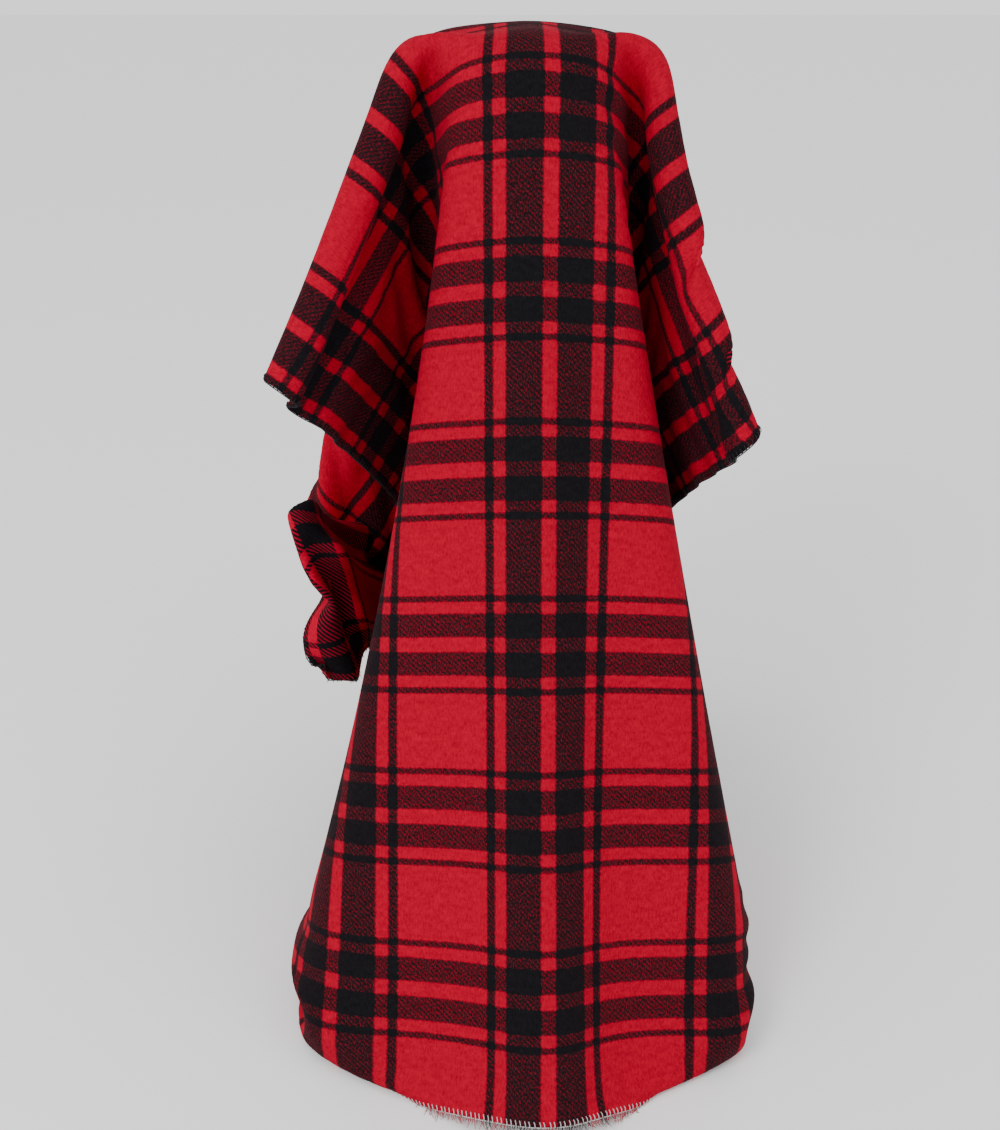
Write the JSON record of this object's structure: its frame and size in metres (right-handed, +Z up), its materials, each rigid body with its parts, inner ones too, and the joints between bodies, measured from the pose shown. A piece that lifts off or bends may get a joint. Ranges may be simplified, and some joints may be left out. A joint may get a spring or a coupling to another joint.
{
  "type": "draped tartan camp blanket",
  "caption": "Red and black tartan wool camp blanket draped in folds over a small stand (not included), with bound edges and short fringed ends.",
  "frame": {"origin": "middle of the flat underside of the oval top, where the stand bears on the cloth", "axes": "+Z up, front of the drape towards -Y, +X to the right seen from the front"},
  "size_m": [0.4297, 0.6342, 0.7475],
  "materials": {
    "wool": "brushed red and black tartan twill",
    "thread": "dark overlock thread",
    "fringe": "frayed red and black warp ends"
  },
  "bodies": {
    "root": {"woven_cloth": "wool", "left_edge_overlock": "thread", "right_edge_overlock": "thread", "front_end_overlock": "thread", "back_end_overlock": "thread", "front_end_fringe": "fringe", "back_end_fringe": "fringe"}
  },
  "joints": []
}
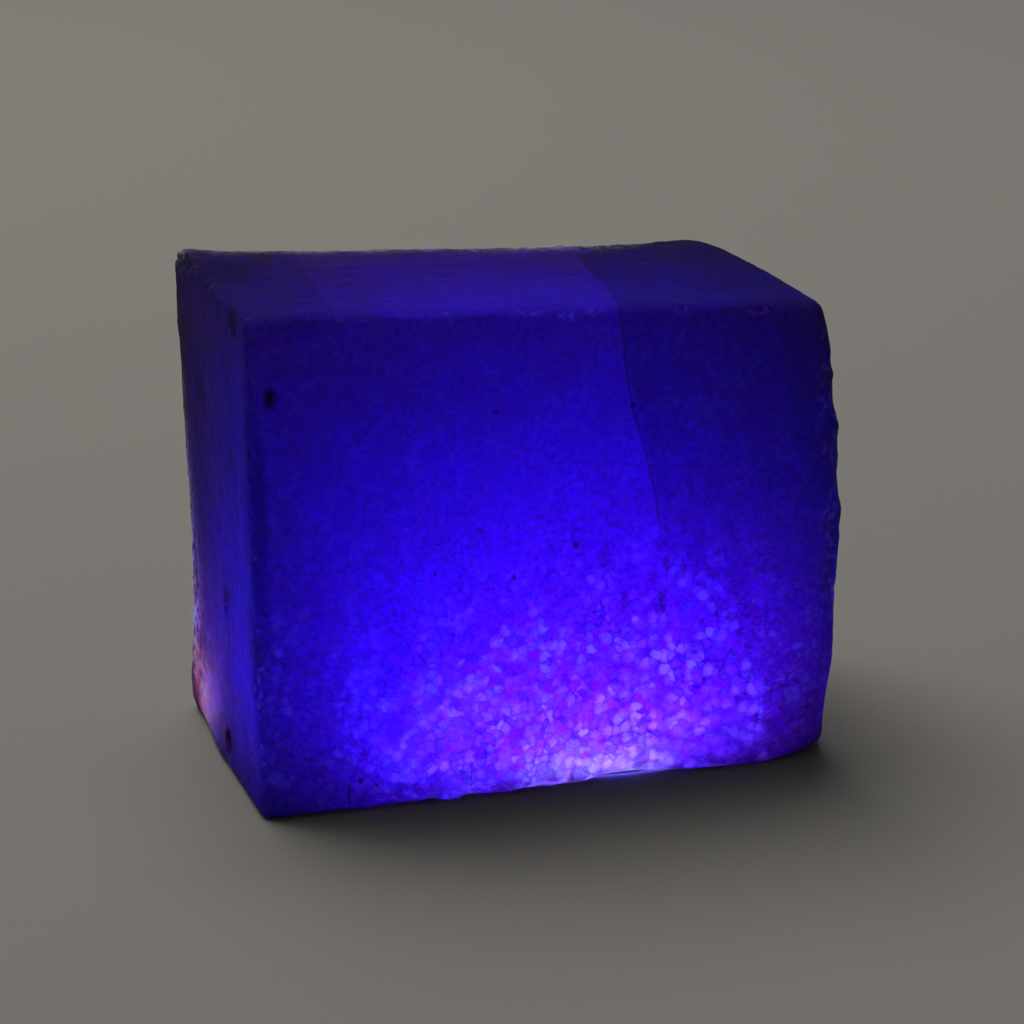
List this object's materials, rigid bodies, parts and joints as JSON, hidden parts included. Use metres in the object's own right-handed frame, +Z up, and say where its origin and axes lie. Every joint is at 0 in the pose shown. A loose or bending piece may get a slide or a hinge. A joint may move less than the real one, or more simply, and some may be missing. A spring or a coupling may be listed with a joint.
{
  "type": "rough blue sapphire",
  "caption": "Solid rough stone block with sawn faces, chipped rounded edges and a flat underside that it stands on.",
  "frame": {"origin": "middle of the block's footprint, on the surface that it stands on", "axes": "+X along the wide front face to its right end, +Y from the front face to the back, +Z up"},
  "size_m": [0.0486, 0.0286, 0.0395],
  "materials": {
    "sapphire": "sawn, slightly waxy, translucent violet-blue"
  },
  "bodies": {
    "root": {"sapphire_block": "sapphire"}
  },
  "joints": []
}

---------------

Goal of the exercise
Pull out each record as written and restate it exactly.

Finished exercise
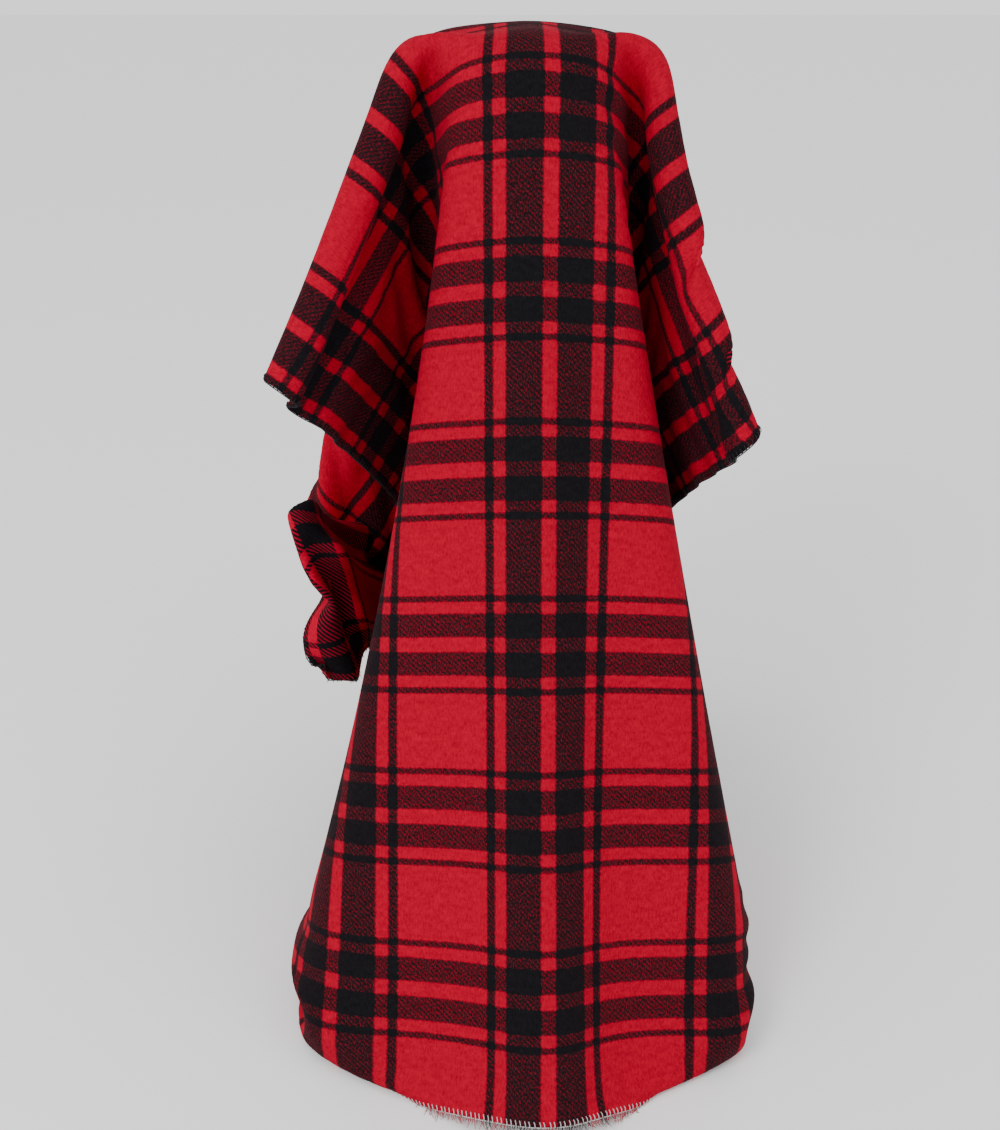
Write the JSON record of this object's structure: its frame and size in metres (right-handed, +Z up), its materials, each rigid body with its parts, inner ones too, and the joints between bodies, measured from the pose shown. A piece that lifts off or bends may get a joint. Ranges may be simplified, and some joints may be left out. A joint may get a spring or a coupling to another joint.
{
  "type": "draped tartan camp blanket",
  "caption": "Red and black tartan wool camp blanket draped in folds over a small stand (not included), with bound edges and short fringed ends.",
  "frame": {"origin": "middle of the flat underside of the oval top, where the stand bears on the cloth", "axes": "+Z up, front of the drape towards -Y, +X to the right seen from the front"},
  "size_m": [0.4297, 0.6342, 0.7475],
  "materials": {
    "wool": "brushed red and black tartan twill",
    "thread": "dark overlock thread",
    "fringe": "frayed red and black warp ends"
  },
  "bodies": {
    "root": {"woven_cloth": "wool", "left_edge_overlock": "thread", "right_edge_overlock": "thread", "front_end_overlock": "thread", "back_end_overlock": "thread", "front_end_fringe": "fringe", "back_end_fringe": "fringe"}
  },
  "joints": []
}
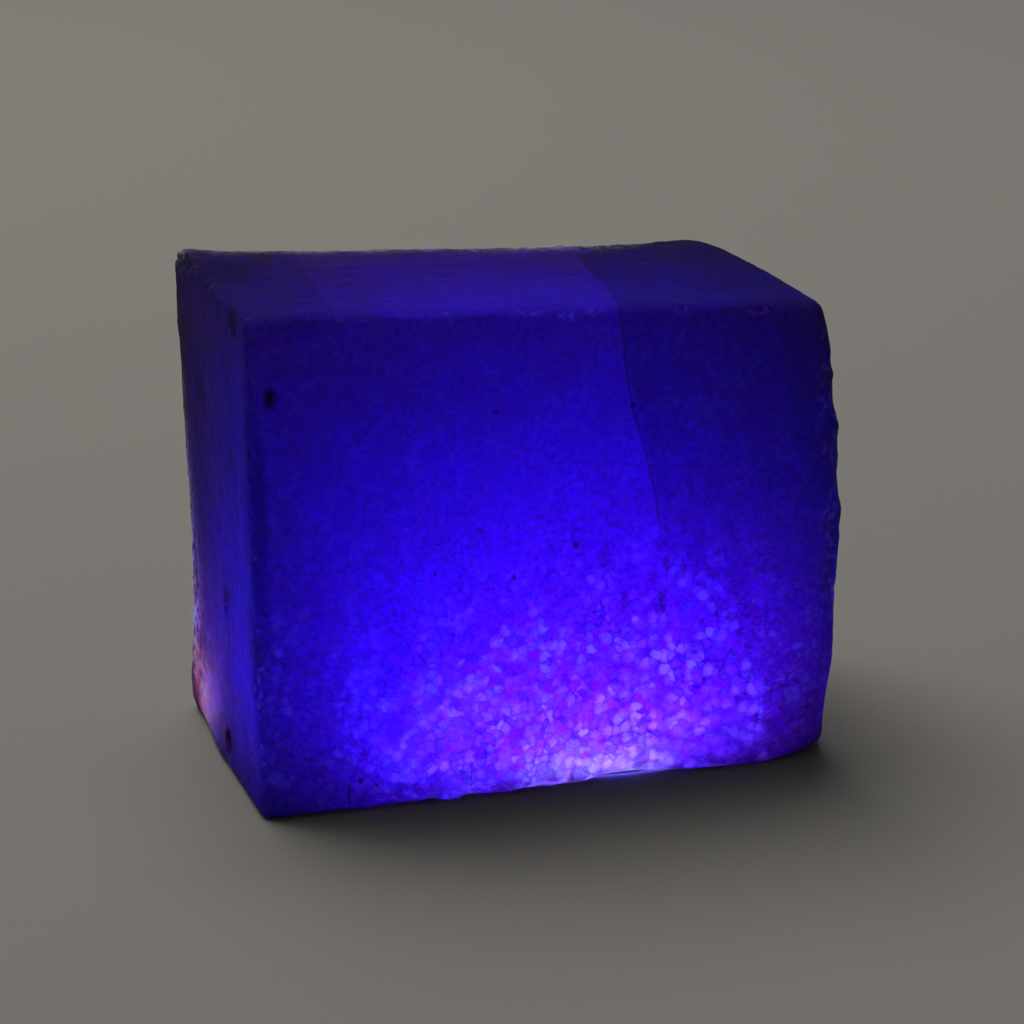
List this object's materials, rigid bodies, parts and joints as JSON, hidden parts included. Use metres in the object's own right-handed frame, +Z up, and say where its origin and axes lie. Every joint is at 0 in the pose shown. A loose or bending piece may get a slide or a hinge. A joint may move less than the real one, or more simply, and some may be missing. A spring or a coupling may be listed with a joint.
{
  "type": "rough blue sapphire",
  "caption": "Solid rough stone block with sawn faces, chipped rounded edges and a flat underside that it stands on.",
  "frame": {"origin": "middle of the block's footprint, on the surface that it stands on", "axes": "+X along the wide front face to its right end, +Y from the front face to the back, +Z up"},
  "size_m": [0.0486, 0.0286, 0.0395],
  "materials": {
    "sapphire": "sawn, slightly waxy, translucent violet-blue"
  },
  "bodies": {
    "root": {"sapphire_block": "sapphire"}
  },
  "joints": []
}